Anyway, :) to re-state Euler's theorem:\[a^{\phi(n)}\equiv1\text{ }(\text{mod }n)\text{, where }\gcd(a,n)=1.\]And to define Euler's phi-function:\[\phi(n)=\text{number of positive integers relatively prime to }n.\]By the way, I will now say that what I am about to explain is a huge over-simplification of the number theory behind it all, and that I have boiled the entire process down to a series of mechanical steps stemming from said theory. Since we are trying to find out what the last few digits of \(a=3^{1234567890}\) are, all that we have to do is compute \(a\text{ }(\text{mod }10)\) for the last digit, \(a\text{ }(\text{mod }100)\) for the last two digits, and so on. Notice that \(\gcd(3,10)=\gcd(3,100)=\cdots=1\), so we can indeed make use of the above theorem. Because it really does not pertain to the problem at hand, I will just say that \(\phi(10)=4\), \(\phi(100)=40\), and so on. Therefore, we have that \(3^{\phi(10)}\equiv3^4\equiv1\text{ }(\text{mod }10)\) (check this to convince yourself that it is true), and it follows that, for the last digit, \[3^{1234567890}\equiv3^2\cdot(3^4)^{308641972}\equiv3^2\cdot(1)^{308641972}\equiv9\text{ }(\text{mod }10).\]Which is indeed our last digit. You can do the same thing for two digits:\[3^{1234567890}\equiv3^{10}\cdot(3^{40})^{30864197}\equiv3^{10}\cdot(1)^{30864197}\equiv49\text{ }(\text{mod }100).\]This can go on and on. For three digits, you will have to compute \(3^{290}\), which is doable by Windows' calculator. But there are better methods for bigger and bigger numbers. :)

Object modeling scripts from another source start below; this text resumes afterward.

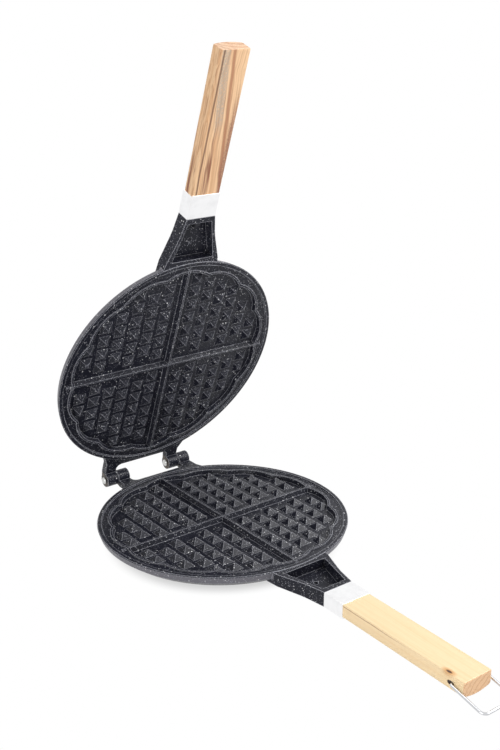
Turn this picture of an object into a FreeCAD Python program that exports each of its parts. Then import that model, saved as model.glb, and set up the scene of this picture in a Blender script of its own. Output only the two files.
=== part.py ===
import FreeCAD, Part
import math
import os
import re

import Sketcher
from FreeCAD import Placement, Rotation, Vector

# Stovetop waffle iron, shown with its lid part way open. Lengths in mm.
# X runs along the hinge, the handles point to -Y and +Z is up.
# The origin is the middle of the lower plate's underside, on the stove.

# Plate: a shallow round casting, used twice
SIZES = {
    "plate_radius": 95.0,
    "plate_depth": 16.2,          # stove face to rim
    "rim_width": 3.6,
    "rim_step": 1.2,              # rim down to the flat land inside it
    "wall_height": 5.4,           # upright part of the outer wall
    "wall_draft": 1.5,            # how far the wall leans in over that height
    "belly_width": 6.5,           # slope from the wall to the underside
    "floor_thickness": 6.4,
    "foot_radius": 74.0,          # ring that stands on the stove
    "foot_width": 6.0,
    "foot_draft": 1.4,
    "boss_radius": 16.0,          # flat pad in the middle of the underside
    # Cavity: fourteen round lobes with a thin raised lip
    "cavity_depth": 4.0,          # rim to cavity floor
    "lobe_count": 14,
    "lobe_radius": 33.0,
    "lobe_reach": 86.0,
    "lobe_draft": 1.0,            # how far the cavity wall leans in
    "lip_width": 1.6,
    "lip_rise": 0.8,              # lip above the land
    # Cross of two ribs
    "rib_drop": 0.3,              # rim down to the rib's crest
    "rib_crest": 1.4,
    "rib_foot": 4.6,
    "rib_overlap": 4.5,           # how far the ribs run into the cavity wall
    # Pyramids that press the squares into the waffle
    "pyramid_side": 9.4,
    "pyramid_tip": 0.5,
    "pyramid_height": 3.7,
    "column_pitch": 12.55,
    "row_pitch": 12.0,
    "first_column": 11.35,
    "first_row": 10.8,
    "lattice_reach": 80.25,
    # Hinge: two pairs of knuckles at the back
    "hinge_reach": 109.5,         # plate centre to hinge axis
    "closing_gap": 0.3,           # between the two rims when shut
    "pair_offset": 29.4,          # middle of each pair of knuckles
    "knuckle_length": 10.0,
    "knuckle_gap": 0.4,
    "knuckle_radius": 5.6,
    "web_reach": 97.0,            # back edge of the web between the lugs
    "web_root": 88.0,
    "lug_root": 83.5,
    "lug_depth": 6.6,             # rim down to the underside of web and lugs
    "lug_fillet": 4.5,
    "lug_flare": 5.5,
    "pin_radius": 2.0,
    "pin_play": 0.05,
    "pin_head_radius": 2.8,
    "pin_head_height": 1.4,
    "pin_head_gap": 0.3,
    "pin_peen_radius": 2.7,
    "pin_peen_height": 1.0,
    "pin_washer_radius": 3.8,
    "pin_washer_thickness": 0.8,
    # Neck: hollow arm from the plate to the handle
    "handle_tilt": 1.0,           # degrees that neck and handle fall away from the rim's plane
    "neck_drop": 0.4,             # rim down to the neck's upper face
    "neck_thickness": 11.1,
    "neck_root_thickness": 9.2,
    "neck_root": 84.0,
    "neck_root_width": 50.0,
    "neck_flare": 96.0,
    "neck_flare_width": 46.0,
    "neck_waist": 117.0,
    "neck_waist_width": 31.0,
    "neck_reach": 132.6,
    "neck_width": 24.2,
    "neck_fillet": 60.0,
    "recess_start": 97.2,
    "recess_start_width": 36.0,
    "recess_wall": 4.2,           # end wall that the handle stud goes through
    "recess_end_width": 20.0,
    "recess_floor": 2.0,
    "seat_depth": 0.5,            # flat seat for the washer, cut into the end wall
    "seat_margin": 0.4,
    "dimple_radius": 1.75,        # blind hole in the recess floor
    "dimple_reach": 110.0,
    "dimple_depth": 1.2,
    "tenon_length": 8.0,
    # Ferrule: thin metal sleeve over neck and grip
    "ferrule_length": 18.6,
    "ferrule_width": 24.8,
    "ferrule_height": 11.3,
    "ferrule_wall": 1.0,
    "ferrule_play": 0.12,
    "ferrule_round": 0.8,
    # Grip: wooden bar with a crowned outer side
    "grip_length": 106.0,
    "grip_width": 23.6,
    "grip_end_width": 24.2,
    "grip_step": 0.4,             # ferrule's upper face down to the wood
    "grip_height": 12.0,
    "grip_crown": 2.2,
    "grip_round": 1.0,
    "grip_crown_round": 1.8,
    # Handle stud with its nut and washer in the recess
    "stud_radius": 1.95,
    "stud_play": 0.1,
    "stud_in_recess": 6.5,
    "stud_in_grip": 55.0,
    "nut_flats": 7.0,
    "nut_height": 3.2,
    "lock_washer_radius": 3.7,
    "lock_washer_thickness": 0.9,
    # Latch bail: wire loop on the lower grip
    "bail_wire_radius": 0.95,
    "bail_play": 0.08,
    "bail_leg": 27.4,
    "bail_half_width": 13.5,
    "bail_bend": 1.5,
    "bail_corner": 4.0,
    "bail_tail": 6.9,             # wire inside the grip, from the leg's centre line
    "bail_from_end": 9.2,         # pivot to the grip's end
    "bail_floor_gap": 0.3,
    "bail_slot": 2.4,             # the hole's mouth is lengthened towards the plate
    "bail_slot_depth": 2.5,
    # Pose shown: angle between the two plates
    "lid_opening": 68.1,
}

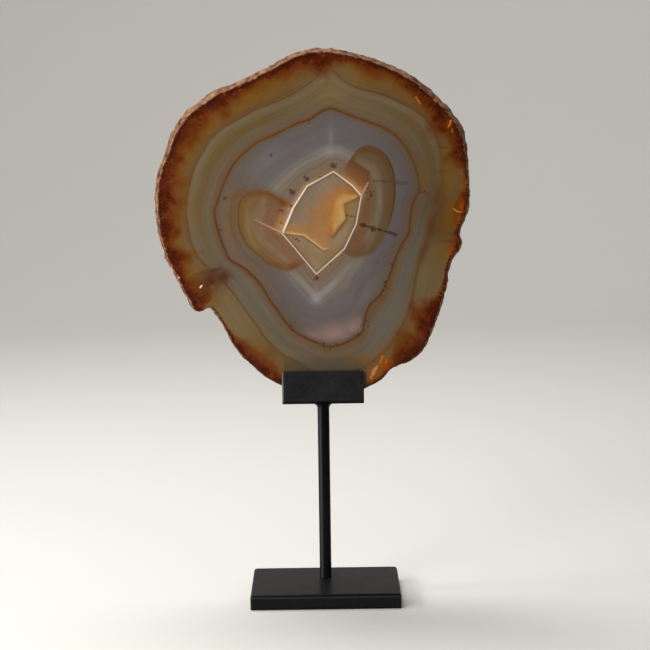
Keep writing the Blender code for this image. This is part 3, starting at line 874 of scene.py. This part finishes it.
def ring_window(net, ring, low, rise, fall, high):
    """1 for rings between rise and fall, with soft ends."""
    return net.times(net.step(ring, low, rise), net.step(ring, high, fall))


def around(net, ring, place, pace, sideways, seed=0.0):
    """Noise drawn out along the bands: pace is how fast it changes across them."""
    x, _, z = net.split(place)
    spot = net.combine(net.scaled(ring, pace, seed), net.times(x, sideways), net.times(z, sideways))
    return net.noise(spot, 1.0, 2.0, 0.6)


def lighten(net, colour, field, amount):
    """Makes a colour lighter or darker by noise, whose middle is a half."""
    return net.vector("SCALE", colour, scale=net.scaled(net.swing(field, 2.0), amount, 1.0))


def add_bands(net, ring, place):
    """The bands outside the core, with fine lines that follow them."""
    sway = net.swing(net.noise(place, 24.0, 2.0), 0.10)
    jitter = net.swing(net.noise(place, 190.0, 2.0), 0.02)
    ring = net.total(ring, sway, jitter)
    along = net.math("DIVIDE", net.math("SUBTRACT", ring, 1.0), 3.0)
    net.colour = net.ramp(along, [((at - 1) / 3, tone) for at, tone in BAND_TONES])
    net.coat((110, 94, 66), "pale", net.step(ring, 2.95, 3.1))
    net.coat((100, 80, 45), "olive", ring_window(net, ring, 2.38, 2.5, 2.64, 2.76), 0.75)
    net.coat((108, 96, 72), "olive", ring_window(net, ring, 2.7, 2.8, 2.9, 2.98), 0.6)
    net.coat((99, 92, 82), "cool", ring_window(net, ring, 2.12, 2.4, 2.75, 2.98))
    net.coat((100, 94, 97), "mauve")
    net.coat((110, 87, 60), "tan")
    net.coat((117, 98, 64), "yellow")
    calm = ring_window(net, ring, 1.4, 1.5, 1.88, 1.98)
    net.colour = lighten(net, net.colour, around(net, ring, place, 7.0, 12.0), 0.15)
    tint = around(net, ring, place, 11.0, 10.0, 40.0)
    warmer = net.mix(1.0, net.colour, (255, 242, 222), "MULTIPLY")
    net.coat(warmer, net.step(tint, 0.45, 0.75), net.scaled(calm, -0.6, 1.0))
    fine = around(net, ring, place, 26.0, 14.0, 80.0)
    net.colour = lighten(net, net.colour, fine, net.scaled(calm, -0.07, 0.13))
    net.colour = lighten(net, net.colour, net.noise(place, 45.0, 3.0, 0.55), 0.06)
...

Can I do the last 3 digits? Using Euler's theorem, we know that \(\phi(1000)=400\) so \(3^{400} \equiv 1 \mod 1000\). Now we calculate \(1234567890 \mod 400\). As it turns out, this is 290. Thus, we only have to calculate \(3^{290} \mod 1000\). Using successive squaring/fast powering, this is easy, and we get that the last three digits are 449.
It's good to mention Carmichael theorem in this context. http://en.wikipedia.org/wiki/Carmichael_function#Carmichael.27s_theorem
And if you are in a hurry, just a one liner in python: http://ideone.com/47UX7
Woot, solution number two!\[3^n \equiv 3^{n-4} \times 3^4 \equiv 3^{n -4}\pmod{10} \]Suffice to say that \(3^{n} \equiv 3^{n - 4k} \pmod {10}\) for all integer \(k\). Well, that's just the solution @TuringTest posted.